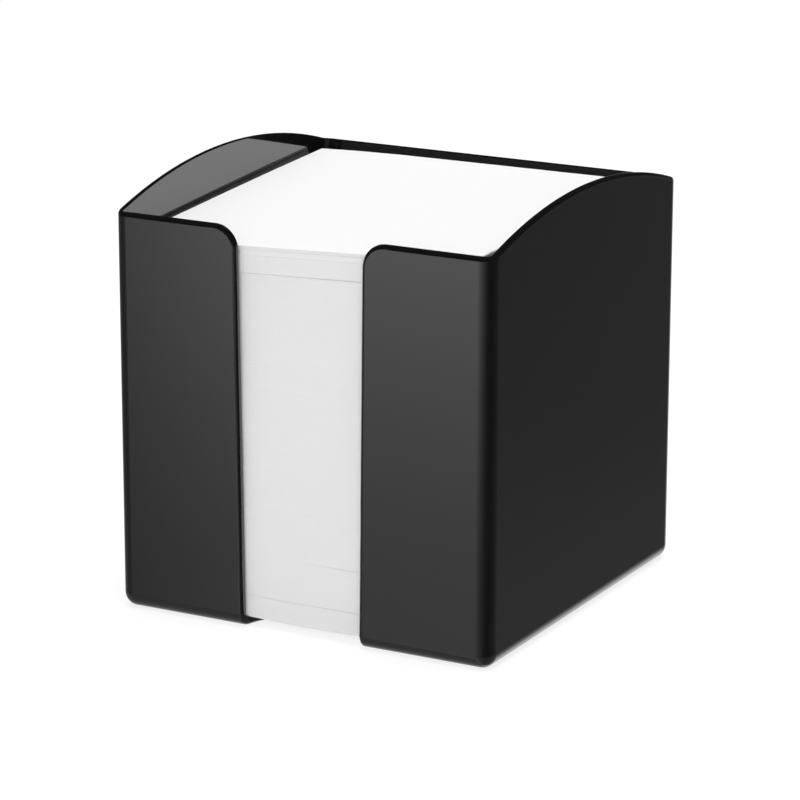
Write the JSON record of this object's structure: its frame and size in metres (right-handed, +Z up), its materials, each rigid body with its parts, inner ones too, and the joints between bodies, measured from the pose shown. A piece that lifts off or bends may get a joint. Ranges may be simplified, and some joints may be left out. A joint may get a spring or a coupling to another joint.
{
  "type": "note box",
  "caption": "Square desk box of black plastic, open at the top, with arched sides and a front thumb slot, holding a full refill of loose white notes.",
  "frame": {"origin": "middle of the underside, on the surface the box stands on", "axes": "+Z up, -Y out through the front wall with the thumb slot, +X to the right seen from the front"},
  "size_m": [0.1, 0.1, 0.105],
  "materials": {
    "black_plastic": "polished injection-moulded polystyrene",
    "white_paper": "matt uncoated note paper with cut edges"
  },
  "bodies": {
    "note_box": {"note_box": "black_plastic"},
    "note_bundle_01": {"note_bundle_01": "white_paper"},
    "note_bundle_02": {"note_bundle_02": "white_paper"},
    "note_bundle_03": {"note_bundle_03": "white_paper"},
    "note_bundle_04": {"note_bundle_04": "white_paper"},
    "note_bundle_05": {"note_bundle_05": "white_paper"},
    "note_bundle_06": {"note_bundle_06": "white_paper"},
    "note_bundle_07": {"note_bundle_07": "white_paper"},
    "note_bundle_08": {"note_bundle_08": "white_paper"},
    "note_bundle_09": {"note_bundle_09": "white_paper"},
    "note_bundle_10": {"note_bundle_10": "white_paper"},
    "note_bundle_11": {"note_bundle_11": "white_paper"},
    "note_bundle_12": {"note_bundle_12": "white_paper"},
    "loose_note_1": {"loose_note_1": "white_paper"},
    "loose_note_2": {"loose_note_2": "white_paper"},
    "loose_note_3": {"loose_note_3": "white_paper"},
    "loose_note_4": {"loose_note_4": "white_paper"},
    "loose_note_5": {"loose_note_5": "white_paper"},
    "loose_note_6": {"loose_note_6": "white_paper"},
    "loose_note_7": {"loose_note_7": "white_paper"}
  },
  "joints": [
    {"name": "note_bundle_01_lift", "type": "slide", "parent": "note_box", "child": "note_bundle_01", "axis": [0, 0, 1], "range_m": [0, 0.107]},
    {"name": "note_bundle_02_lift", "type": "slide", "parent": "note_bundle_01", "child": "note_bundle_02", "axis": [0, 0, 1], "range_m": [0, 0.102]},
    {"name": "note_bundle_03_lift", "type": "slide", "parent": "note_bundle_02", "child": "note_bundle_03", "axis": [0, 0, 1], "range_m": [0, 0.092]},
    {"name": "note_bundle_04_lift", "type": "slide", "parent": "note_bundle_03", "child": "note_bundle_04", "axis": [0, 0, 1], "range_m": [0, 0.082]},
    {"name": "note_bundle_05_lift", "type": "slide", "parent": "note_bundle_04", "child": "note_bundle_05", "axis": [0, 0, 1], "range_m": [0, 0.081]},
    {"name": "note_bundle_06_lift", "type": "slide", "parent": "note_bundle_05", "child": "note_bundle_06", "axis": [0, 0, 1], "range_m": [0, 0.072]},
    {"name": "note_bundle_07_lift", "type": "slide", "parent": "note_bundle_06", "child": "note_bundle_07", "axis": [0, 0, 1], "range_m": [0, 0.07]},
    {"name": "note_bundle_08_lift", "type": "slide", "parent": "note_bundle_07", "child": "note_bundle_08", "axis": [0, 0, 1], "range_m": [0, 0.067]},
    {"name": "note_bundle_09_lift", "type": "slide", "parent": "note_bundle_08", "child": "note_bundle_09", "axis": [0, 0, 1], "range_m": [0, 0.052]},
    {"name": "note_bundle_10_lift", "type": "slide", "parent": "note_bundle_09", "child": "note_bundle_10", "axis": [0, 0, 1], "range_m": [0, 0.045]},
    {"name": "note_bundle_11_lift", "type": "slide", "parent": "note_bundle_10", "child": "note_bundle_11", "axis": [0, 0, 1], "range_m": [0, 0.023]},
    {"name": "note_bundle_12_lift", "type": "slide", "parent": "note_bundle_11", "child": "note_bundle_12", "axis": [0, 0, 1], "range_m": [0, 0.019]},
    {"name": "loose_note_1_lift", "type": "slide", "parent": "note_bundle_12", "child": "loose_note_1", "axis": [0, 0, 1], "range_m": [0, 0.017]},
    {"name": "loose_note_2_lift", "type": "slide", "parent": "loose_note_1", "child": "loose_note_2", "axis": [0, 0, 1], "range_m": [0, 0.017]},
    {"name": "loose_note_3_lift", "type": "slide", "parent": "loose_note_2", "child": "loose_note_3", "axis": [0, 0, 1], "range_m": [0, 0.017]},
    {"name": "loose_note_4_lift", "type": "slide", "parent": "loose_note_3", "child": "loose_note_4", "axis": [0, 0, 1], "range_m": [0, 0.017]},
    {"name": "loose_note_5_lift", "type": "slide", "parent": "loose_note_4", "child": "loose_note_5", "axis": [0, 0, 1], "range_m": [0, 0.017]},
    {"name": "loose_note_6_lift", "type": "slide", "parent": "loose_note_5", "child": "loose_note_6", "axis": [0, 0, 1], "range_m": [0, 0.017]},
    {"name": "loose_note_7_lift", "type": "slide", "parent": "loose_note_6", "child": "loose_note_7", "axis": [0, 0, 1], "range_m": [0, 0.017]}
  ]
}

● ● ● ● ●

Copy out the full listing exactly.

Output for this exercise |
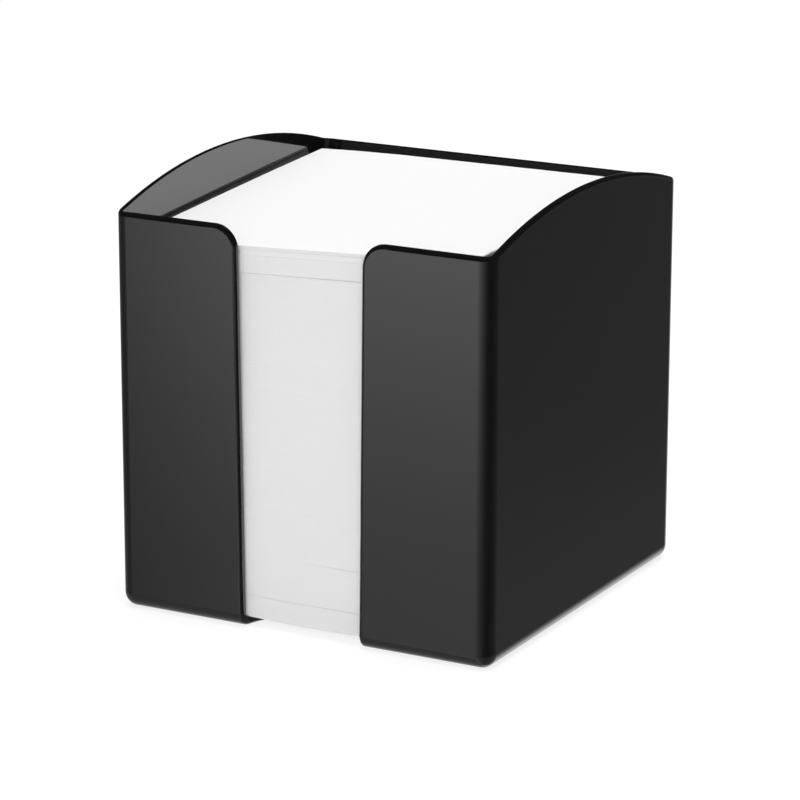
Write the JSON record of this object's structure: its frame and size in metres (right-handed, +Z up), its materials, each rigid body with its parts, inner ones too, and the joints between bodies, measured from the pose shown. A piece that lifts off or bends may get a joint. Ranges may be simplified, and some joints may be left out. A joint may get a spring or a coupling to another joint.
{
  "type": "note box",
  "caption": "Square desk box of black plastic, open at the top, with arched sides and a front thumb slot, holding a full refill of loose white notes.",
  "frame": {"origin": "middle of the underside, on the surface the box stands on", "axes": "+Z up, -Y out through the front wall with the thumb slot, +X to the right seen from the front"},
  "size_m": [0.1, 0.1, 0.105],
  "materials": {
    "black_plastic": "polished injection-moulded polystyrene",
    "white_paper": "matt uncoated note paper with cut edges"
  },
  "bodies": {
    "note_box": {"note_box": "black_plastic"},
    "note_bundle_01": {"note_bundle_01": "white_paper"},
    "note_bundle_02": {"note_bundle_02": "white_paper"},
    "note_bundle_03": {"note_bundle_03": "white_paper"},
    "note_bundle_04": {"note_bundle_04": "white_paper"},
    "note_bundle_05": {"note_bundle_05": "white_paper"},
    "note_bundle_06": {"note_bundle_06": "white_paper"},
    "note_bundle_07": {"note_bundle_07": "white_paper"},
    "note_bundle_08": {"note_bundle_08": "white_paper"},
    "note_bundle_09": {"note_bundle_09": "white_paper"},
    "note_bundle_10": {"note_bundle_10": "white_paper"},
    "note_bundle_11": {"note_bundle_11": "white_paper"},
    "note_bundle_12": {"note_bundle_12": "white_paper"},
    "loose_note_1": {"loose_note_1": "white_paper"},
    "loose_note_2": {"loose_note_2": "white_paper"},
    "loose_note_3": {"loose_note_3": "white_paper"},
    "loose_note_4": {"loose_note_4": "white_paper"},
    "loose_note_5": {"loose_note_5": "white_paper"},
    "loose_note_6": {"loose_note_6": "white_paper"},
    "loose_note_7": {"loose_note_7": "white_paper"}
  },
  "joints": [
    {"name": "note_bundle_01_lift", "type": "slide", "parent": "note_box", "child": "note_bundle_01", "axis": [0, 0, 1], "range_m": [0, 0.107]},
    {"name": "note_bundle_02_lift", "type": "slide", "parent": "note_bundle_01", "child": "note_bundle_02", "axis": [0, 0, 1], "range_m": [0, 0.102]},
    {"name": "note_bundle_03_lift", "type": "slide", "parent": "note_bundle_02", "child": "note_bundle_03", "axis": [0, 0, 1], "range_m": [0, 0.092]},
    {"name": "note_bundle_04_lift", "type": "slide", "parent": "note_bundle_03", "child": "note_bundle_04", "axis": [0, 0, 1], "range_m": [0, 0.082]},
    {"name": "note_bundle_05_lift", "type": "slide", "parent": "note_bundle_04", "child": "note_bundle_05", "axis": [0, 0, 1], "range_m": [0, 0.081]},
    {"name": "note_bundle_06_lift", "type": "slide", "parent": "note_bundle_05", "child": "note_bundle_06", "axis": [0, 0, 1], "range_m": [0, 0.072]},
    {"name": "note_bundle_07_lift", "type": "slide", "parent": "note_bundle_06", "child": "note_bundle_07", "axis": [0, 0, 1], "range_m": [0, 0.07]},
    {"name": "note_bundle_08_lift", "type": "slide", "parent": "note_bundle_07", "child": "note_bundle_08", "axis": [0, 0, 1], "range_m": [0, 0.067]},
    {"name": "note_bundle_09_lift", "type": "slide", "parent": "note_bundle_08", "child": "note_bundle_09", "axis": [0, 0, 1], "range_m": [0, 0.052]},
    {"name": "note_bundle_10_lift", "type": "slide", "parent": "note_bundle_09", "child": "note_bundle_10", "axis": [0, 0, 1], "range_m": [0, 0.045]},
    {"name": "note_bundle_11_lift", "type": "slide", "parent": "note_bundle_10", "child": "note_bundle_11", "axis": [0, 0, 1], "range_m": [0, 0.023]},
    {"name": "note_bundle_12_lift", "type": "slide", "parent": "note_bundle_11", "child": "note_bundle_12", "axis": [0, 0, 1], "range_m": [0, 0.019]},
    {"name": "loose_note_1_lift", "type": "slide", "parent": "note_bundle_12", "child": "loose_note_1", "axis": [0, 0, 1], "range_m": [0, 0.017]},
    {"name": "loose_note_2_lift", "type": "slide", "parent": "loose_note_1", "child": "loose_note_2", "axis": [0, 0, 1], "range_m": [0, 0.017]},
    {"name": "loose_note_3_lift", "type": "slide", "parent": "loose_note_2", "child": "loose_note_3", "axis": [0, 0, 1], "range_m": [0, 0.017]},
    {"name": "loose_note_4_lift", "type": "slide", "parent": "loose_note_3", "child": "loose_note_4", "axis": [0, 0, 1], "range_m": [0, 0.017]},
    {"name": "loose_note_5_lift", "type": "slide", "parent": "loose_note_4", "child": "loose_note_5", "axis": [0, 0, 1], "range_m": [0, 0.017]},
    {"name": "loose_note_6_lift", "type": "slide", "parent": "loose_note_5", "child": "loose_note_6", "axis": [0, 0, 1], "range_m": [0, 0.017]},
    {"name": "loose_note_7_lift", "type": "slide", "parent": "loose_note_6", "child": "loose_note_7", "axis": [0, 0, 1], "range_m": [0, 0.017]}
  ]
}